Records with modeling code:
——
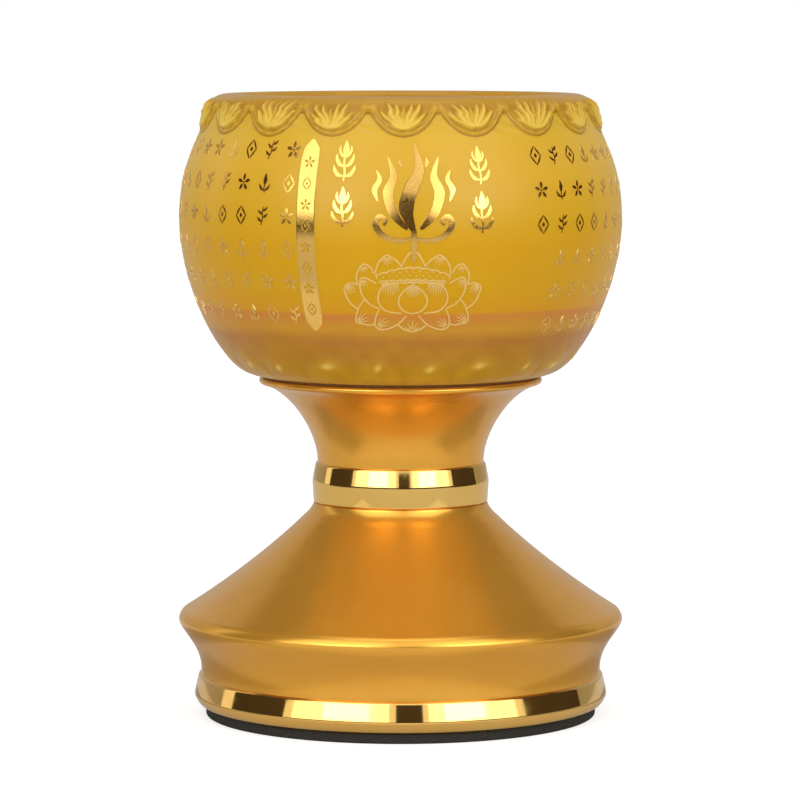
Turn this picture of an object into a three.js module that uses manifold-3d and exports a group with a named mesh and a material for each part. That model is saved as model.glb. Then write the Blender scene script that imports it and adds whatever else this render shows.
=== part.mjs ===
// Candle holder: a frosted amber glass bowl that stands in the mouth of a turned metal stand.
// Millimetres, +Z up. The origin is the middle of the pad's underside, on the table.
// The front of the bowl faces -Y.

import * as THREE from 'three';
import { mergeVertices } from 'three/addons/utils/BufferGeometryUtils.js';
import Module from 'manifold-3d';

const wasm = await Module();
wasm.setup();

// Clearances
const gap = 0.3;
const threadGap = 0.15;

// Foam pad and the steel plate above it
const padInset = 0.6;
const padThickness = 2;
const padRounding = 0.4;
const plateThickness = 1;

// Polished ring at the foot of the stand
const ringHeight = 6.6;
const ringFootInset = 0.4;
const ringBulgeLow = 1.9;
const ringBulgeHigh = 1.25;
const ringBulgeInset = 1.5;
const ringWall = 2.3;

// Skirt, drawn in to a waist above the ring and flared out to the lip
const skirtHeight = 10.8;
const waistRadius = 41;
const skirtWall = 2.3;
const coveDepth = 0.5;
const coveFlare = 0.7;
const flangeThickness = 1.8;
const flangeWidth = 3;

// Cone, from the lip up to the collar
const coneHeight = 24.3;
const lipRadius = 45.64;
const lipThickness = 2.2;
const lipRounding = 0.22;
const lipLand = 2.4;
const flareRadius = 34;
const flareRise = 8.8;
const shoulderBendRadius = 23.1;
const shoulderBendDrop = 6.4;
const coneInset = 0.15;
const coneTopLand = 0.8;
const coneWall = 2;

// Polished collar between the cone and the neck
const collarHeight = 8.2;
const collarRadius = 17.95;
const collarSwell = 0.1;
const collarTaper = 0.3;
const collarEdge = 0.5;
const collarWall = 3.6;
const spigotHeight = 1.5;

// Neck, a trumpet with a bead round its rim
const neckHeight = 17.5;
const neckInset = 0.95;
const neckBend = 6.3;
const rimRadius = 28.9;
const rimReach = 6.3;
const rimDip = 1.5;
const beadRadius = 0.7;
const rimLand = 4.8;
const neckWall = 1.8;

// Gasket and seat plate in the mouth of the neck
const gasketThickness = 0.5;
const seatThickness = 1.5;

// Glass bowl; heights are from the level that it stands on, drops are from its crest
const bowlHeight = 57.2;
const bowlRadius = 45.1;
const bellyHeight = 31.5;
const bellyEase = 12;
const footInset = 0.3;
const footSpread = 8.6;
const shoulderRadius = 39.4;
const shoulderDrop = 3.2;
const shoulderLean = 2.1;
const shoulderFall = 7.8;
const shoulderRoll = 0.8;
const mouthRadius = 33.4;
const crestLand = 1.6;
const throatDrop = 12.7;
const throatEase = 1;
const bowlWall = 4;
const floorHeight = 8.8;
const floorRounding = 6;
const bowlSpigotHeight = 2.4;
const bowlSpigotWall = 3.8;
const recessHeight = 0.6;
const bowlTurn = THREE.MathUtils.degToRad(1.5);

// Petals moulded round the rim and the foot of the bowl
const rimPetals = 18;
const rimPetalDepth = 0.8;
const rimTipDrop = 7.8;
const rimScallop = 2.8;
const footPetals = 21;
const footPetalDepth = 0.5;
const footPetalHeight = 6.4;
const footScallop = 4.4;
const petalEdge = 0.6;
const petalBlend = 4;
const petalValley = 0.6;

// Tie rod, with its nuts and washers
const rodRadius = 3;
const rodStub = 0.8;
const rodHeadroom = 0.8;
const rodChamfer = 0.6;
const nutFlats = 10;
const nutHeight = 5;
const jamNutHeight = 3.2;
const washerRadius = 6;
const washerThickness = 1.2;
const springWasherThickness = 1.5;
const springWasherSlit = THREE.MathUtils.degToRad(8);

// Facets round a turned piece and round a small one; the bowl's suit both rows of petals
const turnedFacets = 48;
const smallFacets = 24;
const bowlFacets = 126;
const cavityFacets = 42;

// Levels up the stand, from the table
const ringBottom = padThickness;
const skirtBottom = ringBottom + ringHeight;
const coneBottom = skirtBottom + skirtHeight;
const collarBottom = coneBottom + coneHeight;
const neckBottom = collarBottom + collarHeight;
const rimLevel = neckBottom + neckHeight;
const footLevel = rimLevel + gasketThickness;

// Levels of the tie rod's parts, worked out from the two ends of the stand
const rodTop = footLevel + recessHeight - rodHeadroom;
const jamNutTop = rodTop - rodStub;
const topWasherTop = jamNutTop - jamNutHeight;
const seatTop = topWasherTop - washerThickness;
const seatBottom = seatTop - seatThickness;
const rodBottom = ringBottom + plateThickness + gap;
const nutBottom = rodBottom + rodStub;
const springWasherBottom = nutBottom + nutHeight;
const washerBottom = springWasherBottom + springWasherThickness;
const ballastBottom = washerBottom + washerThickness;
const ballastTop = coneBottom - flangeThickness;

// Radii that several pieces share
const rodHole = rodRadius + gap;
const lipEdge = lipRadius - lipRounding;
const collarBore = collarRadius - collarWall;
const spigotRadius = collarBore - gap;
const spigotBore = spigotRadius - neckWall;
const skirtBore = waistRadius - skirtWall;
const ringFootRadius = waistRadius - ringFootInset;
const ringBore = ringFootRadius - ringWall;
const padRadius = ringFootRadius - padInset;
const coneTopRadius = collarRadius - coneInset;
const neckRadius = collarRadius - neckInset;
const socketRadius = rimRadius - rimLand;
const bowlSpigotRadius = socketRadius - gap;
const bowlRecessRadius = bowlSpigotRadius - bowlSpigotWall;
const footRadius = rimRadius - footInset;
const crestRadius = mouthRadius + crestLand;

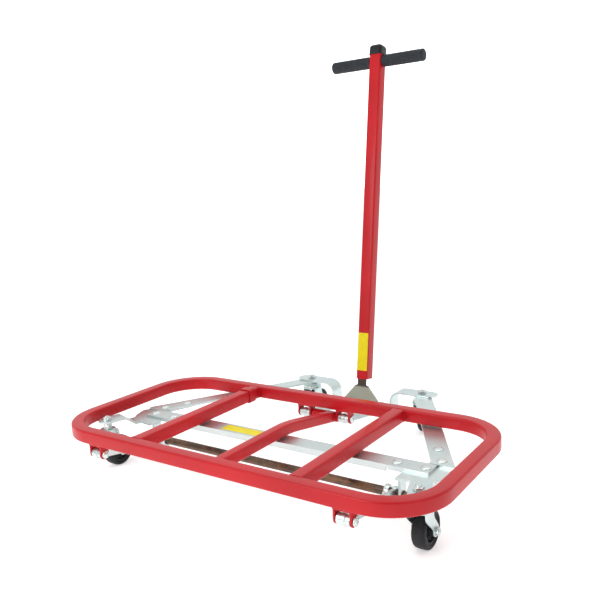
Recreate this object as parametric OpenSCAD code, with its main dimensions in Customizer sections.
——
Instruction | Across the data, tally the lines containing "that" and give back the number alone.

Exercise answer | 4